In June 2017, U.S. bishops at the spring general assembly gathered at the cathedral of Ss. Peter and Paul Cathedral in Indianapolis for a Mass of Prayer and Penance. It took place after Pope Francis called on all episcopal conferences across the world to participate in a Day of Prayer and Penance for victims of sexual abuse within the church.

In 2019, a small group of U.S. bishops also met with members of the survivor group Spirit Fire on the campus of The Catholic University of America in Washington but, by and large, most of the gatherings between bishops and survivors have taken place one-on-one and in private and it’s hard to know how many prelates have participated in this practice.

These meetings and acts of penance and contrition also should include families and parish communities and the church in general, argues McGlone, because the pain is widespread.

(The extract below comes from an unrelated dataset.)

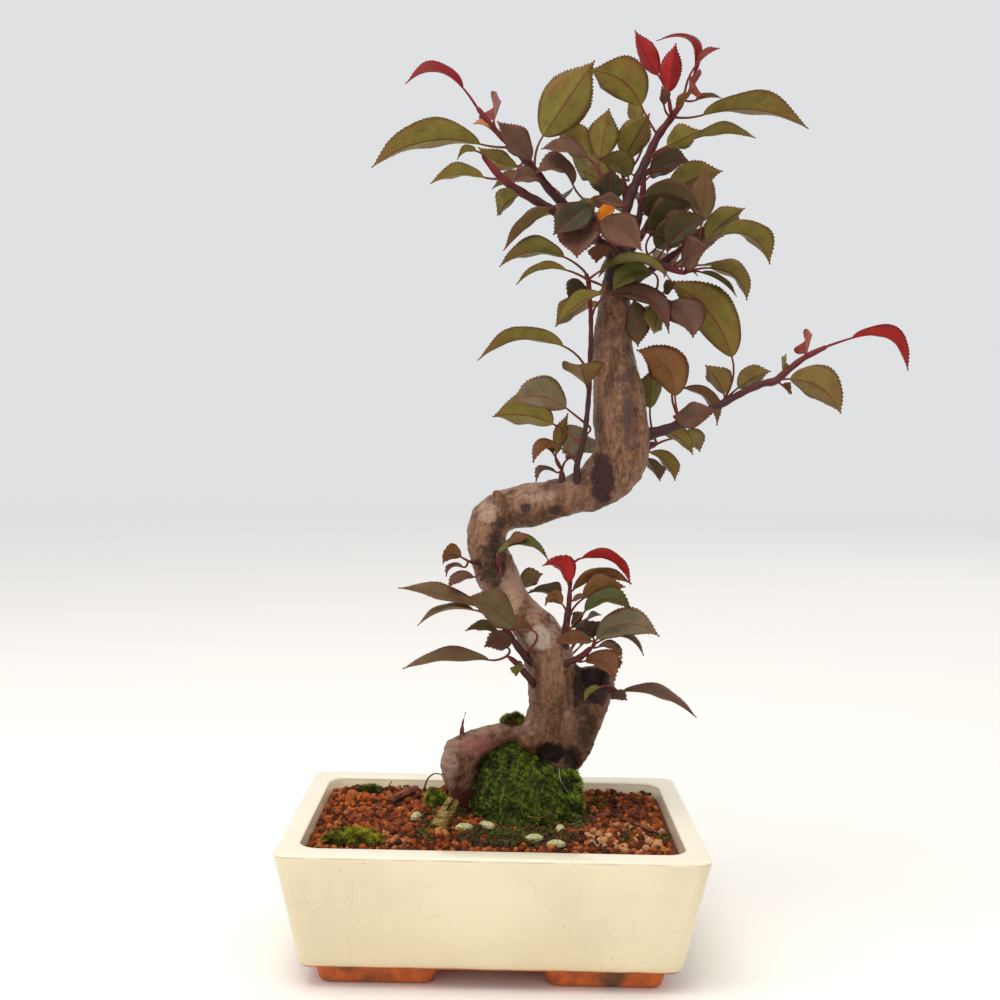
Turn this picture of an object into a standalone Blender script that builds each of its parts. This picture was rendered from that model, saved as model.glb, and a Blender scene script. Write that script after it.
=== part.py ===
"""Apple bonsai in a cream glazed pot, in metres, +Z up.

The pot stands on four feet at z = 0. The tree stands at mid depth of the pot and bends in an S
across the picture plane, XZ. -Y is the front. The tree's places were read off one picture of it,
as pixels of a 1000 pixel square and a depth in millimetres behind the middle of the pot.
"""
import math
import random

import bmesh
import bpy
from mathutils import Matrix, Vector
from mathutils.bvhtree import BVHTree

MM = 0.001
GAP = 0.0003
ROOM = 0.0004
WELD = 0.000001
FULL_TURN = 6.28

# Pot.
POT_WIDTH = 0.204
POT_DEPTH = 0.147
POT_HEIGHT = 0.0675
BASE_WIDTH = 0.181
BASE_DEPTH = 0.125
SIDE_RIM = 0.0107
FRONT_RIM = 0.0122
FLOOR = 0.007
FOOT_HEIGHT = 0.010
FOOT_LENGTH = 0.062
FOOT_WIDTH = 0.034
FOOT_SINK = 0.004
FOOT_INSET = 0.0050
FOOT_TAPER = 0.0035
FOOT_EDGE = 0.0025
CORNER = 0.006
TOP_EDGE = 0.0014
LOW_EDGE = 0.0035
INNER_CORNER = 0.010
HOLLOW_EDGE = 0.003
DRAIN_RADIUS = 0.008
DRAIN_X = 0.045
DRAIN_LENGTH = 0.03
SCREEN_SIDE = 0.024
SCREEN_THICK = 0.0012
# Where a screen's holes lie, in shares of half its side.
SCREEN_HOLES = (0.1, 0.5)
# How far the hollow's cutter stands over the rim, and the feet's edge inside the body.
OVER_RIM = 0.01
SUNK_EDGE = 0.0005

# Soil and what lies on it.
SOIL_TOP = 0.063
SOIL_DIP = 0.0015
GRAIN = 0.0013
SOIL_CELLS = (20, 14)
SOIL_LIFT = 0.0001

# Moss: the pixel of its middle on the soil, half its width and depth, its height, and its sides.
MOSS = {
    "moss_mound": ((526, 813), 0.0290, 0.025, 0.040, 17),
    "moss_cushion_front": ((353, 842), 0.0150, 0.0090, 0.0046, 12),
    "moss_cushion_back": ((370, 793), 0.0070, 0.0050, 0.0035, 10),
    "moss_cushion_leg": ((435, 806), 0.0048, 0.0075, 0.0085, 10),
}
# How far round the moss the soil lies smooth.
MOSS_MARGIN = 0.008
# How the mound's height falls to the right and to the front, and how flat the domes' tops are.
MOUND_SLOPE = (-0.06, 0.20)
DOME_POWER = 0.65
# Where a dome is cut flat, where its tufts begin, and how high they stand, in shares of its height.
DOME_CUT = 0.02
TUFTS_FROM = 0.05
TUFT_RISE = 0.07
# The moss on the joint of trunk and arched root: its pixel, depth and half sizes in mm.
JOINT_MOSS = (513, 724, 7), (6.5, 6.0, 5.0)

# Stones and grains of fertiliser: the pixel of the middle, and half the length in mm or the turn in degrees.
STONES = (
    (440, 837, 4.6), (657, 846, 3.8), (592, 846, 3.4), (608, 838, 3.0), (622, 850, 3.2), (338, 802, 4.0),
    (354, 795, 3.4), (392, 842, 2.4), (406, 844, 3.0), (578, 824, 3.2),
)
STONE_SHAPE = (1.15, 1.0, 0.8)
# Stones that the picture doesn't fix: how many, their half sizes, and how far they keep from the walls.
LOOSE_STONES = 8
LOOSE_SIZES = (0.0022, 0.0036)
LOOSE_MARGIN = (0.012, 0.010)
PELLETS = ((464, 831, 8), (487, 829, -30), (416, 820, 70), (556, 848, 3), (534, 842, 8), (560, 833, 85))
PELLET_SIZES = (0.0048, 0.0025, 0.0023, 1.0)
PELLET_LIFT = 0.0018
# Dead roots that lie on the soil: their pixels, and their radius in mm.
DEAD_ROOTS = {
    "dead_root": (((596, 818), (612, 817), (634, 825), (662, 838)), 1.0),
    "dead_root_left": (((390, 806), (398, 801), (407, 797), (416, 793)), 2.2),
}
ROOT_LIFT = 0.0002
# The split stub: its ends, its radii, and its split's sizes and turn.
SPLIT_ROOT = (437, 829), (454, 800, -17)
SPLIT_RADII = (0.0042, 0.0040, 0.0032)
SPLIT_SIZES = (0.0012, 0.02, 0.016)
SPLIT_TURN = 0.6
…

In November 2021, during the USSCB’S annual fall meeting in Baltimore, Cardinals Cardinal Seán P. O’Malley of Boston and Joseph W. Tobin of Newark, New Jersey, along with six other prelates and religious leaders of various faiths prayed and took a “sunrise walk” with abuse survivors.

McGlone and family members of abuse victims were among them.

The priest praised efforts by those present at the service as well as prelates such as Bishop W. Shawn McKnight of Jefferson City, Missouri, who regularly meets with survivors and has urged his brother bishops to do the same, and Archbishop Bernard A. Hebda of St. Paul and Minneapolis, under whose leadership the archdiocese in 2018 negotiated a $210 million settlement agreement with 450 victims of clergy sexual abuse as part of its bankruptcy reorganization.

The Minnesota archbishop continuously offers contrition, McGlone noted.

That’s what survivors want to see more of, not leaders intent on “saving reputation and saving face,” he said. It makes the situation worse to see bishops more worried about church finances, than those who’ve been hurt, McGlone said.

“If we need to be a bankrupt church, then so be it. What amount of money gives back the innocence of a child who’s been raped?” he asked. “What amount of money?”